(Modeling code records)
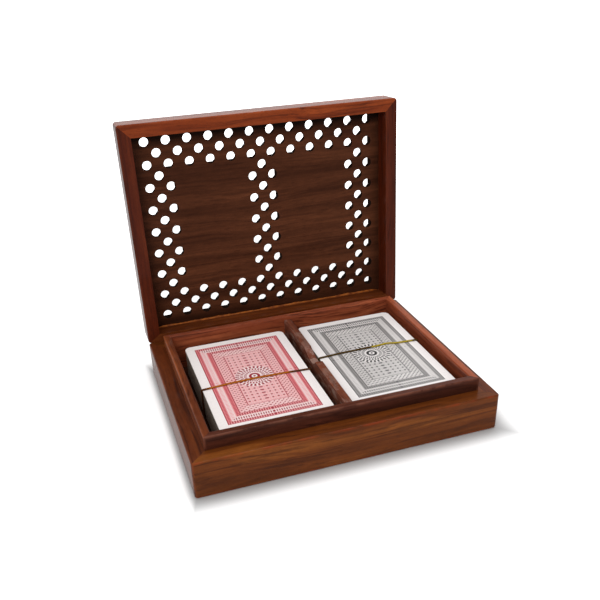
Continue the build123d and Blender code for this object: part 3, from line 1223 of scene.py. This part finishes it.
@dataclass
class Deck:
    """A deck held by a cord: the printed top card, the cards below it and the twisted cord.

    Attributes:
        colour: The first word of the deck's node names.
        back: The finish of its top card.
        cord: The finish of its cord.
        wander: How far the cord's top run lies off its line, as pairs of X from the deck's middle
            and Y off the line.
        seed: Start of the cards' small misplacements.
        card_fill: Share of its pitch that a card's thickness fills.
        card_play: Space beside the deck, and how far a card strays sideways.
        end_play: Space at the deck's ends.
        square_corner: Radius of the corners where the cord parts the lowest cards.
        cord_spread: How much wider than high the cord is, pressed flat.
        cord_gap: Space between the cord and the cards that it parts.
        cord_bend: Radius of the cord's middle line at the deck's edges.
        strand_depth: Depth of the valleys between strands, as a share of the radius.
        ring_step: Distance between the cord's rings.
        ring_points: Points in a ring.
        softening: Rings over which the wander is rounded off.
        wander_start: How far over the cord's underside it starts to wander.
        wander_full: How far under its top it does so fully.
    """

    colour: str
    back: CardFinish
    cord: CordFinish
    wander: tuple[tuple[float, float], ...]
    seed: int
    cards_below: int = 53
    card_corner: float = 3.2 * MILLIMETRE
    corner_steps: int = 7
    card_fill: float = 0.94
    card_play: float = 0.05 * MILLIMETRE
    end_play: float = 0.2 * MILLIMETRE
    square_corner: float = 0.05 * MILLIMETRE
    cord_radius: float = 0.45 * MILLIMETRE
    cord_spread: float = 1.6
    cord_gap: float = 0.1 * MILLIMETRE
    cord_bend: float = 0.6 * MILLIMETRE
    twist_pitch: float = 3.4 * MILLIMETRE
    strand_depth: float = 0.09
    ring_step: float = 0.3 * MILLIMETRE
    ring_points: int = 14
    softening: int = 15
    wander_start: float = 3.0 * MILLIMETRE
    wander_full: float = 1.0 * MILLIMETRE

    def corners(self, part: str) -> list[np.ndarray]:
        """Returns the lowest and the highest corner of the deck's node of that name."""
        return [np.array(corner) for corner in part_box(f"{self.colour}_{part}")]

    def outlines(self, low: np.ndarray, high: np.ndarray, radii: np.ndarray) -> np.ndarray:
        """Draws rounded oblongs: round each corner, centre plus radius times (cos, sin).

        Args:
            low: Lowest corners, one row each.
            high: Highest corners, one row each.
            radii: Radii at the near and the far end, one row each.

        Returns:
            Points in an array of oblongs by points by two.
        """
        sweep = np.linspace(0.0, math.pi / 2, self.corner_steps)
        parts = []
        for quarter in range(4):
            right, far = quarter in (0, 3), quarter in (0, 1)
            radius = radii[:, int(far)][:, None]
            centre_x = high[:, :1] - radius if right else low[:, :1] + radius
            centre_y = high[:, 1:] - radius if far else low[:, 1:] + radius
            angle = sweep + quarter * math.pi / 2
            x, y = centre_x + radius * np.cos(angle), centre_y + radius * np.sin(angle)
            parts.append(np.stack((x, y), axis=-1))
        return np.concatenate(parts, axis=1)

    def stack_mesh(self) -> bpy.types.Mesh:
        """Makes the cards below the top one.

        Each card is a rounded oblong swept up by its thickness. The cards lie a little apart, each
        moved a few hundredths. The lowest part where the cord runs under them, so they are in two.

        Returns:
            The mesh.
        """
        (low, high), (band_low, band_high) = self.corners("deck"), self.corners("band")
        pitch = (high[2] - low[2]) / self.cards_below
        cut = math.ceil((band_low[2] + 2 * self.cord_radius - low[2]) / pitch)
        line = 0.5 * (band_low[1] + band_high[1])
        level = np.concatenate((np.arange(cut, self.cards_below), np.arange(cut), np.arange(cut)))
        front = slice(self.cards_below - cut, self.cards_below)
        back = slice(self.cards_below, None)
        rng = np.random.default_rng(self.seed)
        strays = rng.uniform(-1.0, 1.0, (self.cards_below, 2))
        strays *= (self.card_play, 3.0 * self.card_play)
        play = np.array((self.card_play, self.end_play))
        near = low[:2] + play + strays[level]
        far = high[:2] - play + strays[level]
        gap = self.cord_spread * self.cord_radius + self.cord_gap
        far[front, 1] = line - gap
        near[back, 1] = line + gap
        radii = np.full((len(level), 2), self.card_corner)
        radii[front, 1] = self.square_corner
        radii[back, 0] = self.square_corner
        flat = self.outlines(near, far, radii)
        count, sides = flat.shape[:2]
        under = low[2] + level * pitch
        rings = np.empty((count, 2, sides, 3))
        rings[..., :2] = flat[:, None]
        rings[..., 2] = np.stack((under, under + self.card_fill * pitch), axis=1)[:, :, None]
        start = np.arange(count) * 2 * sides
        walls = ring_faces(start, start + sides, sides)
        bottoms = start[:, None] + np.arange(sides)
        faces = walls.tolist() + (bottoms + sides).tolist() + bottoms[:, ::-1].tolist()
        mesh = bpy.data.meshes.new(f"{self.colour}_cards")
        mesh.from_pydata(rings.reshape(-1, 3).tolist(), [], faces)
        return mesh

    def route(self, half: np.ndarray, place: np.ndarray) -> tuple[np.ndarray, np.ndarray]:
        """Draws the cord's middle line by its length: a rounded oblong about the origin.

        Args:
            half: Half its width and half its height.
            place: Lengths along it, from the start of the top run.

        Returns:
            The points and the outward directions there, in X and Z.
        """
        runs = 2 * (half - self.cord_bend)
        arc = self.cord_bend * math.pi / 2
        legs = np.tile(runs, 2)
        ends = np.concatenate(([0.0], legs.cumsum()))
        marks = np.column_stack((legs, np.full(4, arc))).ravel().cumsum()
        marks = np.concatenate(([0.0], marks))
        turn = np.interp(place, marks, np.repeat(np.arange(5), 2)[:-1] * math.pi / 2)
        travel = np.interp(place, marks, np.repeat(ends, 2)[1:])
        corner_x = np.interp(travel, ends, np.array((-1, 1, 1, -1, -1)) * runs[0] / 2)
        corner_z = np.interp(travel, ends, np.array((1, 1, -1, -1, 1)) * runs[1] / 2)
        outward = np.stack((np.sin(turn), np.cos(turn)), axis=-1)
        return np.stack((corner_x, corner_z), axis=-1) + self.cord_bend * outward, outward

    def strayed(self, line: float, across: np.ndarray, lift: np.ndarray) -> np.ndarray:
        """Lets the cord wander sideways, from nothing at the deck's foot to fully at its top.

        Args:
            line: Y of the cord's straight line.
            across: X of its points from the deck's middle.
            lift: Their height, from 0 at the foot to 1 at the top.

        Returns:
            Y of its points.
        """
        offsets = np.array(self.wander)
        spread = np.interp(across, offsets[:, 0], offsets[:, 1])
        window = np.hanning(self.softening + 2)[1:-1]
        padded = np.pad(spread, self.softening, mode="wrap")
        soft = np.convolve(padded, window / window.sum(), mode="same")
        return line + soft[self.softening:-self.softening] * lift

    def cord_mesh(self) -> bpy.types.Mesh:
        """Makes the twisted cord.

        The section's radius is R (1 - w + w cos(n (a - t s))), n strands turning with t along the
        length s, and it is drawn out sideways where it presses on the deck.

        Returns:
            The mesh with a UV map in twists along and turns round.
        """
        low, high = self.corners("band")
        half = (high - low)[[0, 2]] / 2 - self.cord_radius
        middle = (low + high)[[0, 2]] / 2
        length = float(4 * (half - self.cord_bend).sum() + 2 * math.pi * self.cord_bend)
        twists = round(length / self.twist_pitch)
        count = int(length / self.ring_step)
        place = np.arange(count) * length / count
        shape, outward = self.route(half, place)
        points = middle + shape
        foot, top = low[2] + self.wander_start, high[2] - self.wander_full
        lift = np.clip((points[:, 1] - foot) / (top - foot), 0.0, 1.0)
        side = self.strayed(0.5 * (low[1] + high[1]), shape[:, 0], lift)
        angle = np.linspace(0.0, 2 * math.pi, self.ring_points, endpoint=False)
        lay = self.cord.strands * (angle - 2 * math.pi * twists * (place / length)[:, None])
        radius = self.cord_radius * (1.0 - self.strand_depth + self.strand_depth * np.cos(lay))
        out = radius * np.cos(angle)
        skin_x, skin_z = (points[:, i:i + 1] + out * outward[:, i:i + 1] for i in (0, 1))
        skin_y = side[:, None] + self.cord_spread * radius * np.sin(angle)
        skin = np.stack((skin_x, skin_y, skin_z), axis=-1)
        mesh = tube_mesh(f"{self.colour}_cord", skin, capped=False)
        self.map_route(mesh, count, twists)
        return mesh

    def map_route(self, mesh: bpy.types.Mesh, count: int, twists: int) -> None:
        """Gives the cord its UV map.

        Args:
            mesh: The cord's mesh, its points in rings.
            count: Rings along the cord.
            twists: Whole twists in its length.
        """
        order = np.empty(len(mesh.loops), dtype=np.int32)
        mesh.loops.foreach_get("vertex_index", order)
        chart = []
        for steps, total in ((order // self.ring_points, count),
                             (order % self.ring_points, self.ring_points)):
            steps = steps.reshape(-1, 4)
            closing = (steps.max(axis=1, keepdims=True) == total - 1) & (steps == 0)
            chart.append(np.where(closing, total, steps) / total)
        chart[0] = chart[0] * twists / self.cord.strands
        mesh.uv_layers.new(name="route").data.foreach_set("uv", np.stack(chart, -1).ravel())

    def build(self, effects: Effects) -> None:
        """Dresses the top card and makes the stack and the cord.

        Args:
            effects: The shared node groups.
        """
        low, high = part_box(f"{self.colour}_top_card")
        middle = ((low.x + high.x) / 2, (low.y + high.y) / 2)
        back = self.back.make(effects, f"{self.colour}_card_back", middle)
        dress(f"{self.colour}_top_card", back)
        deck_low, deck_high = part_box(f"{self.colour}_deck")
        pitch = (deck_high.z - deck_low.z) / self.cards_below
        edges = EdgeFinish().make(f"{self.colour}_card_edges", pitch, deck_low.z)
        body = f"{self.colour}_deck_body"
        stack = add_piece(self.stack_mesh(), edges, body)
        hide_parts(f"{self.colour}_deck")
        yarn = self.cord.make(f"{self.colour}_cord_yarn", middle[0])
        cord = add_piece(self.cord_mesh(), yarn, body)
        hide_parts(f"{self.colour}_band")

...

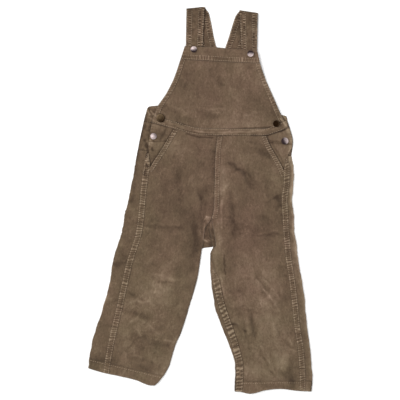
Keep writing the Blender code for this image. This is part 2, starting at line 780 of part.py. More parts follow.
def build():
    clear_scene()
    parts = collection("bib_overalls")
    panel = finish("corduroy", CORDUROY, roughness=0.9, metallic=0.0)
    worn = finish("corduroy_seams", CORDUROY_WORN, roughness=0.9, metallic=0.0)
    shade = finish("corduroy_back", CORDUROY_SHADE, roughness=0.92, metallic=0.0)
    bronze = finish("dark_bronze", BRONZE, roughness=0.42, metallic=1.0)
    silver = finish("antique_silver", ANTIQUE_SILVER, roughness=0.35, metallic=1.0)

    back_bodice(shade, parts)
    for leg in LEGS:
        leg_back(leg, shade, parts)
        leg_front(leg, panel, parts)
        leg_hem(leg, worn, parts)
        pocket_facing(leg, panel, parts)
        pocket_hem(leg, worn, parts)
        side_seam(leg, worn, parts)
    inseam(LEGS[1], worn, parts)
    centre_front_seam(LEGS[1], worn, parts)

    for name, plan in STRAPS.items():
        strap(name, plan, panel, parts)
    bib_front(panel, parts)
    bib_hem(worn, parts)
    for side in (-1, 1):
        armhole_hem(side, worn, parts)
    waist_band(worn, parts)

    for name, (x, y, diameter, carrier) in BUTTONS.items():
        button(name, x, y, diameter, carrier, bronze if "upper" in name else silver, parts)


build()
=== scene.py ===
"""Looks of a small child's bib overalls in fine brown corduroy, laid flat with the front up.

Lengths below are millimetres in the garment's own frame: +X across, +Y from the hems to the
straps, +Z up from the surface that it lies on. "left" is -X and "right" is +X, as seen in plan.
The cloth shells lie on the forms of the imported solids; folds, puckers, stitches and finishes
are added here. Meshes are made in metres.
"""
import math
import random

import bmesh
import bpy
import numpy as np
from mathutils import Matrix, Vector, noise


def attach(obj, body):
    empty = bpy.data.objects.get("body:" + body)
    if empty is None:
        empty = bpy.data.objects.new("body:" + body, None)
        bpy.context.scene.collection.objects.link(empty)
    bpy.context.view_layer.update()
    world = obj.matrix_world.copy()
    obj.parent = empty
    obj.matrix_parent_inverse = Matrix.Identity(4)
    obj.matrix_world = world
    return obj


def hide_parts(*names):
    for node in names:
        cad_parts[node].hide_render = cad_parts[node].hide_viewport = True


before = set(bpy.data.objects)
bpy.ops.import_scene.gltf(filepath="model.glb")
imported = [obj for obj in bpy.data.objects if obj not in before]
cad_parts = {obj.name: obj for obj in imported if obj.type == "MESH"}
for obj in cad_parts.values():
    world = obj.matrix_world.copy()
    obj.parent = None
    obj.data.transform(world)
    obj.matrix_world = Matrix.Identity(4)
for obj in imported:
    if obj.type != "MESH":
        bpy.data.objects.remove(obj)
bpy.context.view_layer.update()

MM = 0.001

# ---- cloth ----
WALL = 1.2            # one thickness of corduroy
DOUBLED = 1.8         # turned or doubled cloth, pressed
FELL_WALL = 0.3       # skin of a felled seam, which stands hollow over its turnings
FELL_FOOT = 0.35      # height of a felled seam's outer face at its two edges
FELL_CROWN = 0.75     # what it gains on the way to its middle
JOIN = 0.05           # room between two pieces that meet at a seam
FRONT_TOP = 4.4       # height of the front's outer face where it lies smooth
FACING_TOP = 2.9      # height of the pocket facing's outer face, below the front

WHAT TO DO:
Beginning with the line that contains "back_bodice(shade, parts)" and ending with the line that contains "for node in", repeat exactly those lines and no others.

REPLY TO THE EXERCISE:
    back_bodice(shade, parts)
    for leg in LEGS:
        leg_back(leg, shade, parts)
        leg_front(leg, panel, parts)
        leg_hem(leg, worn, parts)
        pocket_facing(leg, panel, parts)
        pocket_hem(leg, worn, parts)
        side_seam(leg, worn, parts)
    inseam(LEGS[1], worn, parts)
    centre_front_seam(LEGS[1], worn, parts)

    for name, plan in STRAPS.items():
        strap(name, plan, panel, parts)
    bib_front(panel, parts)
    bib_hem(worn, parts)
    for side in (-1, 1):
        armhole_hem(side, worn, parts)
    waist_band(worn, parts)

    for name, (x, y, diameter, carrier) in BUTTONS.items():
        button(name, x, y, diameter, carrier, bronze if "upper" in name else silver, parts)


build()
=== scene.py ===
"""Looks of a small child's bib overalls in fine brown corduroy, laid flat with the front up.

Lengths below are millimetres in the garment's own frame: +X across, +Y from the hems to the
straps, +Z up from the surface that it lies on. "left" is -X and "right" is +X, as seen in plan.
The cloth shells lie on the forms of the imported solids; folds, puckers, stitches and finishes
are added here. Meshes are made in metres.
"""
import math
import random

import bmesh
import bpy
import numpy as np
from mathutils import Matrix, Vector, noise


def attach(obj, body):
    empty = bpy.data.objects.get("body:" + body)
    if empty is None:
        empty = bpy.data.objects.new("body:" + body, None)
        bpy.context.scene.collection.objects.link(empty)
    bpy.context.view_layer.update()
    world = obj.matrix_world.copy()
    obj.parent = empty
    obj.matrix_parent_inverse = Matrix.Identity(4)
    obj.matrix_world = world
    return obj


def hide_parts(*names):
    for node in names:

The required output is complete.